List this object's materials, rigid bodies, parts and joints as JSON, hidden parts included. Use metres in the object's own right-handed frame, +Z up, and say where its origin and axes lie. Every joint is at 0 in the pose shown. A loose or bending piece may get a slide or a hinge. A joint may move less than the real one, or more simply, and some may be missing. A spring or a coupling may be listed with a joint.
---
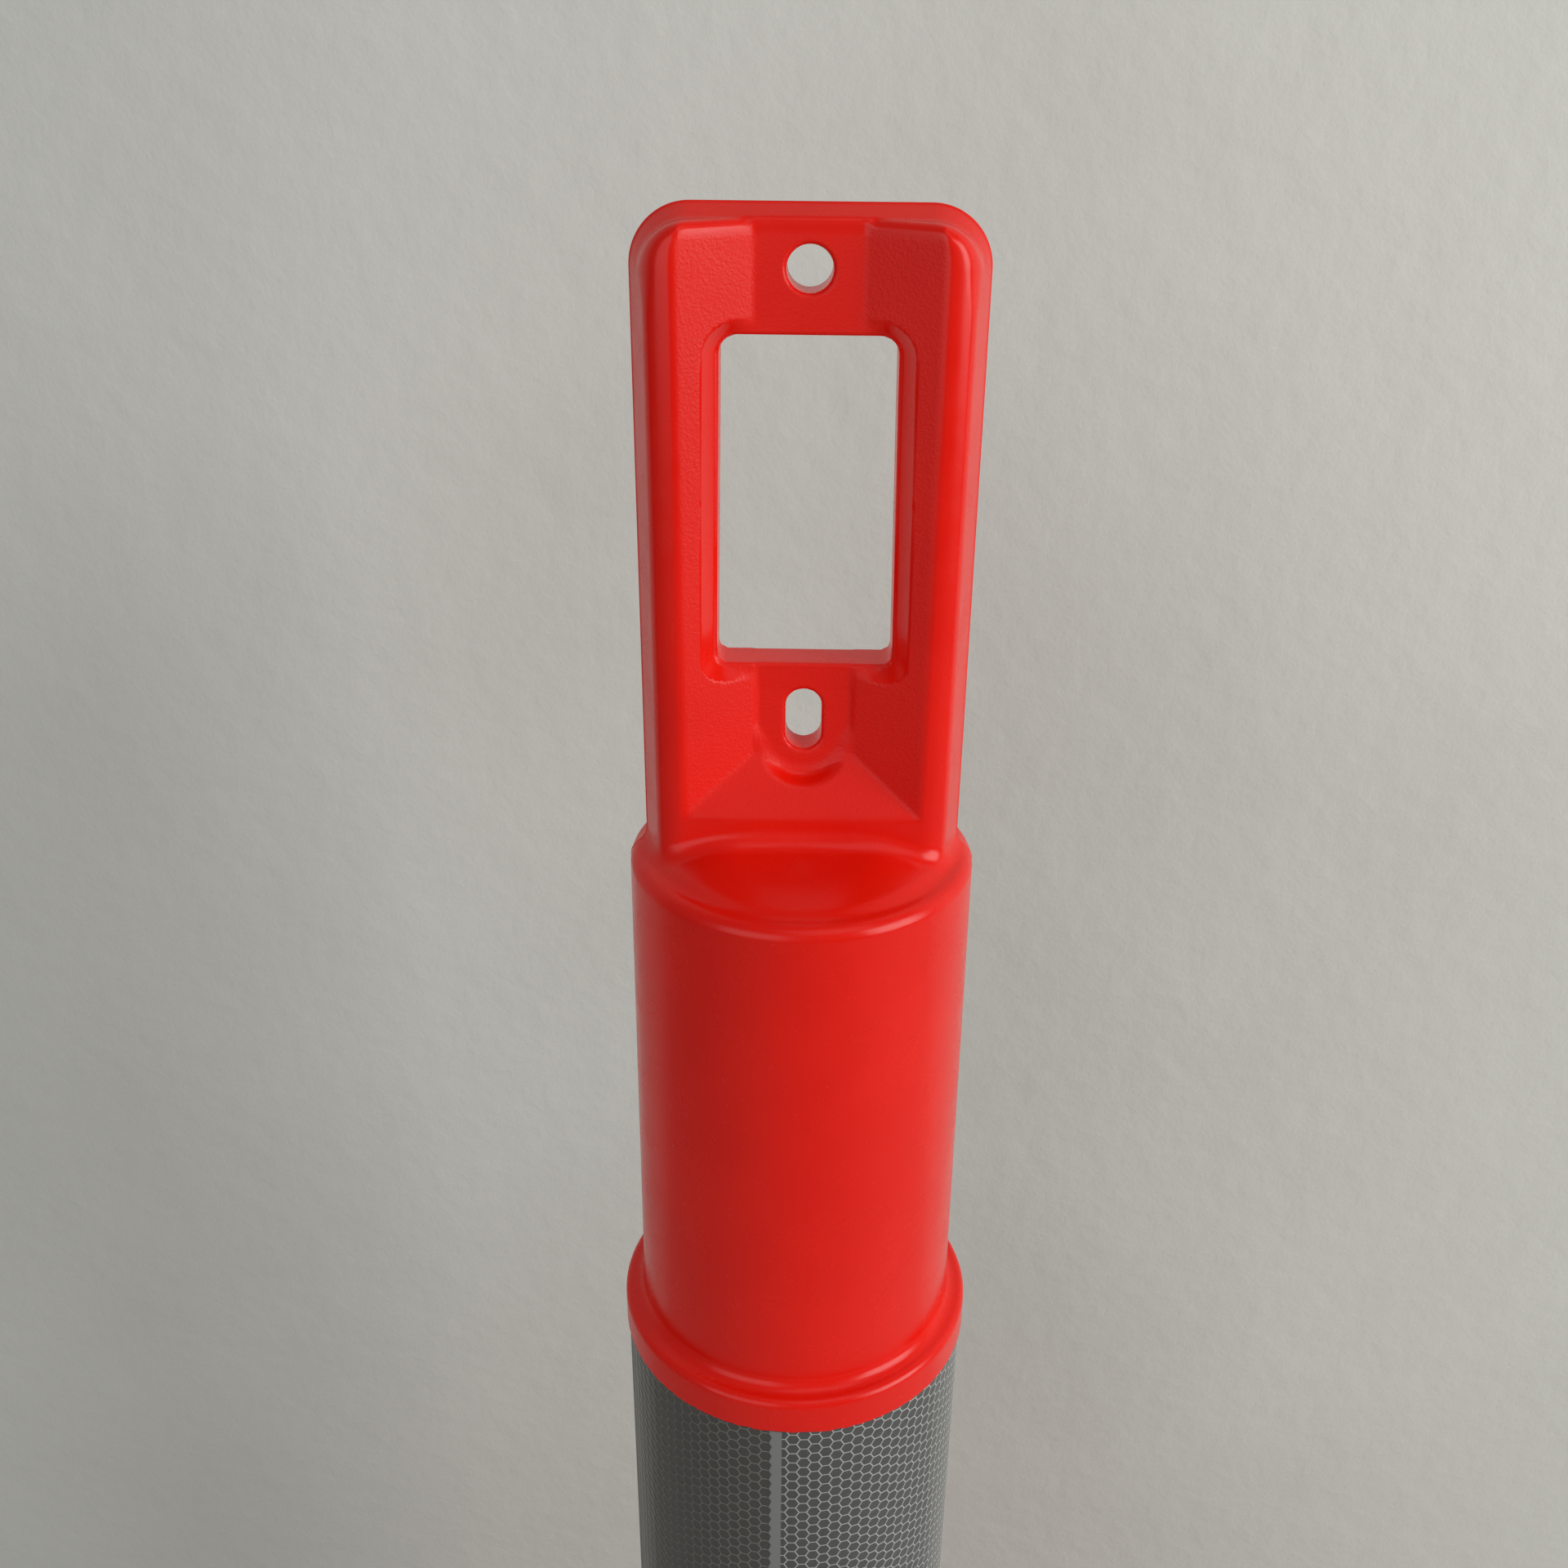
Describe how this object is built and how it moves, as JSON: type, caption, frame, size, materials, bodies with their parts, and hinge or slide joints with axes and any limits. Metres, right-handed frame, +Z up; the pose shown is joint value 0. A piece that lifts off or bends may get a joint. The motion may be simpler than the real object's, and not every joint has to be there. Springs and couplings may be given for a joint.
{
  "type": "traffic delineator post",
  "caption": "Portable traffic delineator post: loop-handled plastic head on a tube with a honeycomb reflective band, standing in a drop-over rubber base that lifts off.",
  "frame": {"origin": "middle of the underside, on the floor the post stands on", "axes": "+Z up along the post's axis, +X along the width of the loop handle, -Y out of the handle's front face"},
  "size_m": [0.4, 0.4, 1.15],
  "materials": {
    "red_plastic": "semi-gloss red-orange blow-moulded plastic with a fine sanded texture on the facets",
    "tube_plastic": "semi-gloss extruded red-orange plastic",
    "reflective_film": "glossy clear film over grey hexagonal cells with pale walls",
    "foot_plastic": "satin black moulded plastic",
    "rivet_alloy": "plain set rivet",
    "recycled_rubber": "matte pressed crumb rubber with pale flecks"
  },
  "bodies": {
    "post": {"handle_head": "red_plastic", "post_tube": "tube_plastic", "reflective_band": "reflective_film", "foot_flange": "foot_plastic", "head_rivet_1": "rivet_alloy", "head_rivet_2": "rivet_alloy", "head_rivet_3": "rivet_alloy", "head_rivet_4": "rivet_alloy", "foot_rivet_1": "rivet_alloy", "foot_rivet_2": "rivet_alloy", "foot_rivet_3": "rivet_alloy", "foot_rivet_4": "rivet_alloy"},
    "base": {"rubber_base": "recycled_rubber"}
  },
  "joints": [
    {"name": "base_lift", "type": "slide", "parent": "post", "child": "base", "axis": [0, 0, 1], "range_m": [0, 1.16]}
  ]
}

== YOUR OBJECTIVE ==
Of all the lines above, how many contain the word "parts"? Answer with only the number.

== COMPLETED EXERCISE ==
2